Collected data
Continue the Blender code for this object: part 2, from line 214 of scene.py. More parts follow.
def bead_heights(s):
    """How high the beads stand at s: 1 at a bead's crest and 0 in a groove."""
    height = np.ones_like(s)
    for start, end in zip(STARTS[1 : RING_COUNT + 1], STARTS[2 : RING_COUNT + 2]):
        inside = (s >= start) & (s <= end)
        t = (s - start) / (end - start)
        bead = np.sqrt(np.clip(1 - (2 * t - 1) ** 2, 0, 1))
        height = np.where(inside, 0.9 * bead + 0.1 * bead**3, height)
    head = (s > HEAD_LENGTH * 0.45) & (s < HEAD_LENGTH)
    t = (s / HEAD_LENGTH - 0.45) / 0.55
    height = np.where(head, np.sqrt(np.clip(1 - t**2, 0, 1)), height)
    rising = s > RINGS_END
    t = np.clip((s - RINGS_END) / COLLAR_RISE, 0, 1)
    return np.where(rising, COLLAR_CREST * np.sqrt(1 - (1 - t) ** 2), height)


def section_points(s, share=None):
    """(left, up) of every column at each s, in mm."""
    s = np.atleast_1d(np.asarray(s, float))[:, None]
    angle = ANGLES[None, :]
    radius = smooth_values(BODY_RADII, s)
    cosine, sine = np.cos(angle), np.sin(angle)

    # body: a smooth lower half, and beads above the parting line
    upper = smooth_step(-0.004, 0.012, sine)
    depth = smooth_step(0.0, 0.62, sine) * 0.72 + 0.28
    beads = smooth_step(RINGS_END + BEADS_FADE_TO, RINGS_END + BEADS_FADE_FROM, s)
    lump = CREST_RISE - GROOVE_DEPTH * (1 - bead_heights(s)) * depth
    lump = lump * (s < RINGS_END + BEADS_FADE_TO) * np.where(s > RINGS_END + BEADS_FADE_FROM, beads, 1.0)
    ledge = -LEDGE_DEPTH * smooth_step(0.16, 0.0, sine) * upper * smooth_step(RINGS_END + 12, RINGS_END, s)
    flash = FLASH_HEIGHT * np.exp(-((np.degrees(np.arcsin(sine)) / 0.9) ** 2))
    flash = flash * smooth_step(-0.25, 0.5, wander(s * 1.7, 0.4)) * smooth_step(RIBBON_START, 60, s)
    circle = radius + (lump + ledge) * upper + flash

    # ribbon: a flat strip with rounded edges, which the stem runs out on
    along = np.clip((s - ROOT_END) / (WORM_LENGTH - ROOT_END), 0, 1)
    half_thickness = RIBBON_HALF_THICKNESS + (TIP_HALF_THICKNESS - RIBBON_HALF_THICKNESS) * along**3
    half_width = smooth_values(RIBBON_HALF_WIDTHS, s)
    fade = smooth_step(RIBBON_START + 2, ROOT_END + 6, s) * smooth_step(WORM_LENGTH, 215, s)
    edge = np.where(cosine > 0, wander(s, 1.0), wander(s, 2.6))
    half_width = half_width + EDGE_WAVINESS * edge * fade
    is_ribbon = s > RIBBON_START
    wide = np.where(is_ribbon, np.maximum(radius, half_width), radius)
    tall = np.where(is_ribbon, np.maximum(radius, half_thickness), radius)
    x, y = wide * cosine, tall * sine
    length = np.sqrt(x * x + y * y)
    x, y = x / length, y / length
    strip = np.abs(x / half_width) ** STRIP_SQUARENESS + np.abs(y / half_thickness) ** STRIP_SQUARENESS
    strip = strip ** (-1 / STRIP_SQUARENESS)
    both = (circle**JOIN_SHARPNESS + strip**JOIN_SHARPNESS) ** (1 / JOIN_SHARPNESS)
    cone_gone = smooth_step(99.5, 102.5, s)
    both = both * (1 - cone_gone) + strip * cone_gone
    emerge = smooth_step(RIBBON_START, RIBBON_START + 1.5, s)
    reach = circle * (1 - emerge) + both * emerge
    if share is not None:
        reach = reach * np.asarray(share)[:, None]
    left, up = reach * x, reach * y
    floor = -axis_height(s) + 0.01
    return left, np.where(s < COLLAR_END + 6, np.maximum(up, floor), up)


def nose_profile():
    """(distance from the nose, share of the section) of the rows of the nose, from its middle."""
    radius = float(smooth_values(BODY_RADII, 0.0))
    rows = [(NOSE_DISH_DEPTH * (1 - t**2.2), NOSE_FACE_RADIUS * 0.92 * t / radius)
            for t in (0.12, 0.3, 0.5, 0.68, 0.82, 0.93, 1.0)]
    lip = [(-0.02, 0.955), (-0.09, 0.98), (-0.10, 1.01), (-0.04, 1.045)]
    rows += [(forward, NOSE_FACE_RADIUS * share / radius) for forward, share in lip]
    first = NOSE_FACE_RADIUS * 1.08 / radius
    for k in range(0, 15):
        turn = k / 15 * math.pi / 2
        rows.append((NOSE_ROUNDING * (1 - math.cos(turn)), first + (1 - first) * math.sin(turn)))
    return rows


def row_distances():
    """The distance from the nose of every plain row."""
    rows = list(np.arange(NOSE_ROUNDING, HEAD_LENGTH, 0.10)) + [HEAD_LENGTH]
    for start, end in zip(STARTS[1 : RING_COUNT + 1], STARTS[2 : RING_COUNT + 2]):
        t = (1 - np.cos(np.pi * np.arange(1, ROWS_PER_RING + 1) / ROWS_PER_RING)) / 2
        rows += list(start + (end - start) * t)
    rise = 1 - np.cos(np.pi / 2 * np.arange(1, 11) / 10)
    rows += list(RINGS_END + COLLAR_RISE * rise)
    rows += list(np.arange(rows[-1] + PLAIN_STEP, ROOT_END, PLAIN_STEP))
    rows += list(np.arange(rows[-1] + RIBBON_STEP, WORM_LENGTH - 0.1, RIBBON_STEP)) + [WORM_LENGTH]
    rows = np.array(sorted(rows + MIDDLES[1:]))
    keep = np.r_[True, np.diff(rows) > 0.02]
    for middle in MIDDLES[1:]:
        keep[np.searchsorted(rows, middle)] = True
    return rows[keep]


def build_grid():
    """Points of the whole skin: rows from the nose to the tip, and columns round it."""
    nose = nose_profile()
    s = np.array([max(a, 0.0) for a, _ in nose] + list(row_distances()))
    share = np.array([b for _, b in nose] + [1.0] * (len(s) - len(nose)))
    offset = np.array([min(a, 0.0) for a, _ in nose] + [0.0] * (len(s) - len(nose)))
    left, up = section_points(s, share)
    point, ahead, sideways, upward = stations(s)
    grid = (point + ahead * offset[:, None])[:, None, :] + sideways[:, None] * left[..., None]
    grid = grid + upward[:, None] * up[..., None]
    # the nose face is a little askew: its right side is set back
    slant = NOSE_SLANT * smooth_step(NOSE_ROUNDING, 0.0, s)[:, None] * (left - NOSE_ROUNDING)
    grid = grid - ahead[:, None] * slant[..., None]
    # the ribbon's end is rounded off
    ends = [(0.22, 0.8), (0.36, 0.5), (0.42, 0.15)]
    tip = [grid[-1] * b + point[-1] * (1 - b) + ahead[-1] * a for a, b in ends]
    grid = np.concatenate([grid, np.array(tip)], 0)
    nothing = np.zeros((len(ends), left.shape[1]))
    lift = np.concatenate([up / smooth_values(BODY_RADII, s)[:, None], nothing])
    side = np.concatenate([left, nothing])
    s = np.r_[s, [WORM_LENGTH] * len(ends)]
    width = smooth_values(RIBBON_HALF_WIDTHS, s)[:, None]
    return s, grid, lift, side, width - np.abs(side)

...

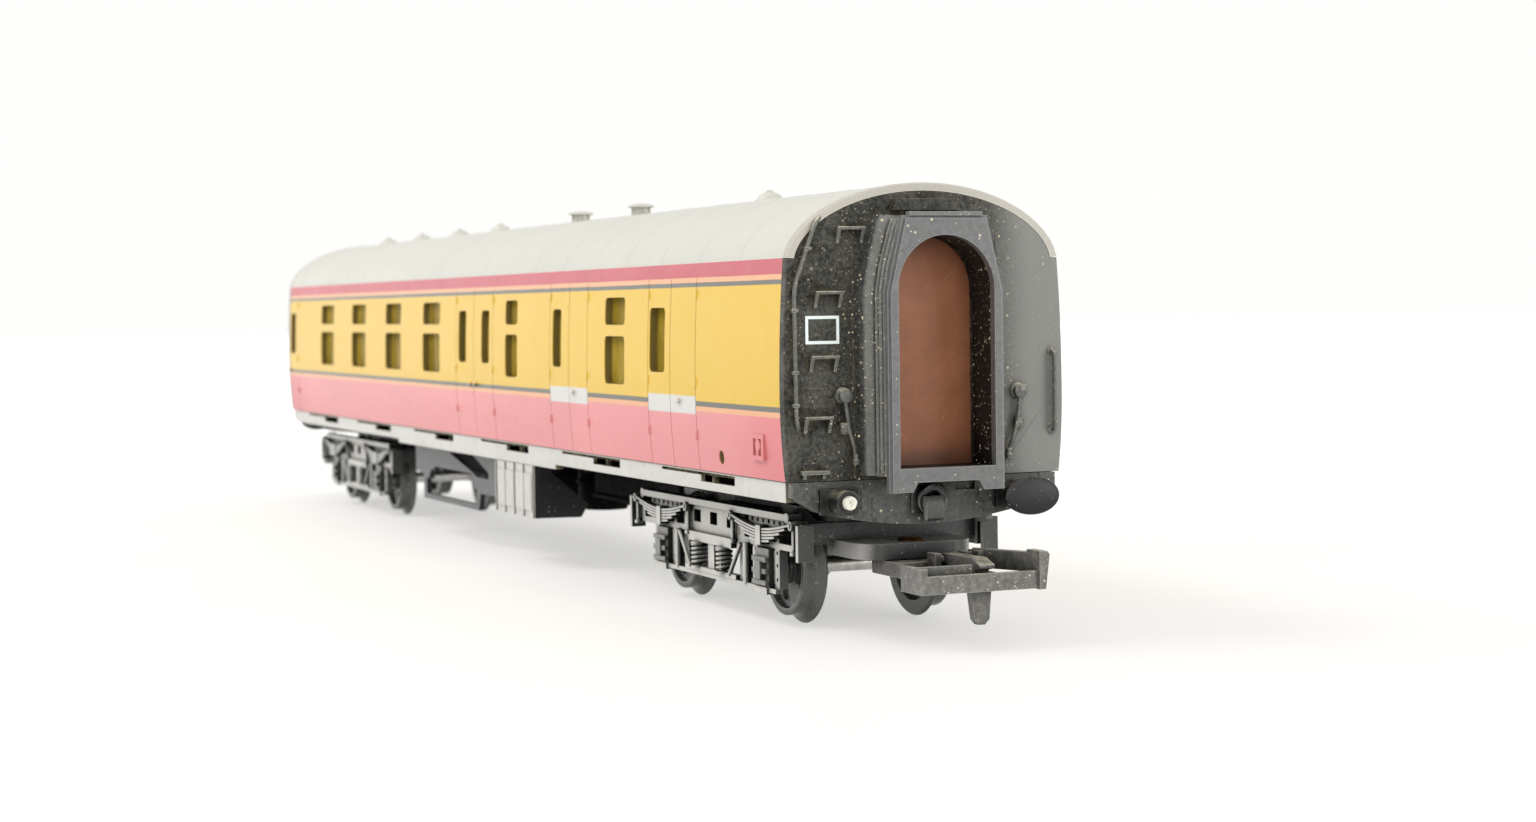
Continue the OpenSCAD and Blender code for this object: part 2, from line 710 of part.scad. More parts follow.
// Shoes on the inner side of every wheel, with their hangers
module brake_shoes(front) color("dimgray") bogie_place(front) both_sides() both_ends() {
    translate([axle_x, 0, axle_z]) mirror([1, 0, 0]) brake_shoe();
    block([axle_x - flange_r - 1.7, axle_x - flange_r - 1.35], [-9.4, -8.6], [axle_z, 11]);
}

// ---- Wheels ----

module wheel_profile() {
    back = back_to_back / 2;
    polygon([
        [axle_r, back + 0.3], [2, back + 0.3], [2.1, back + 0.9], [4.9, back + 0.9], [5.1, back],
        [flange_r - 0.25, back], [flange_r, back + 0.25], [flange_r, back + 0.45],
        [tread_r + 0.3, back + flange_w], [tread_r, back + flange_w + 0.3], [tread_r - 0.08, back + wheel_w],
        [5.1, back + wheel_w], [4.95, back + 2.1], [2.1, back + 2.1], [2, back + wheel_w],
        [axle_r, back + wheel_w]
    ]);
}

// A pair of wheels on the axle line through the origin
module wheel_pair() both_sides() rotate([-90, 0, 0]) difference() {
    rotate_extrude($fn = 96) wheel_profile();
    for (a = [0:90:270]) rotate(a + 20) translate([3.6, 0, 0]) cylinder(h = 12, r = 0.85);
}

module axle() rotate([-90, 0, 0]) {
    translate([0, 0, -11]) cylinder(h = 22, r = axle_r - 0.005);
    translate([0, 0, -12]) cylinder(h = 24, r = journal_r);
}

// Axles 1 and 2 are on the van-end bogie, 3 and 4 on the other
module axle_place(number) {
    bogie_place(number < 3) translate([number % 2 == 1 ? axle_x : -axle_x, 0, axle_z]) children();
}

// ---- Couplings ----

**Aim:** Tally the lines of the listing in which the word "code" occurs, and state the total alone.

**Solution to this problem:** 2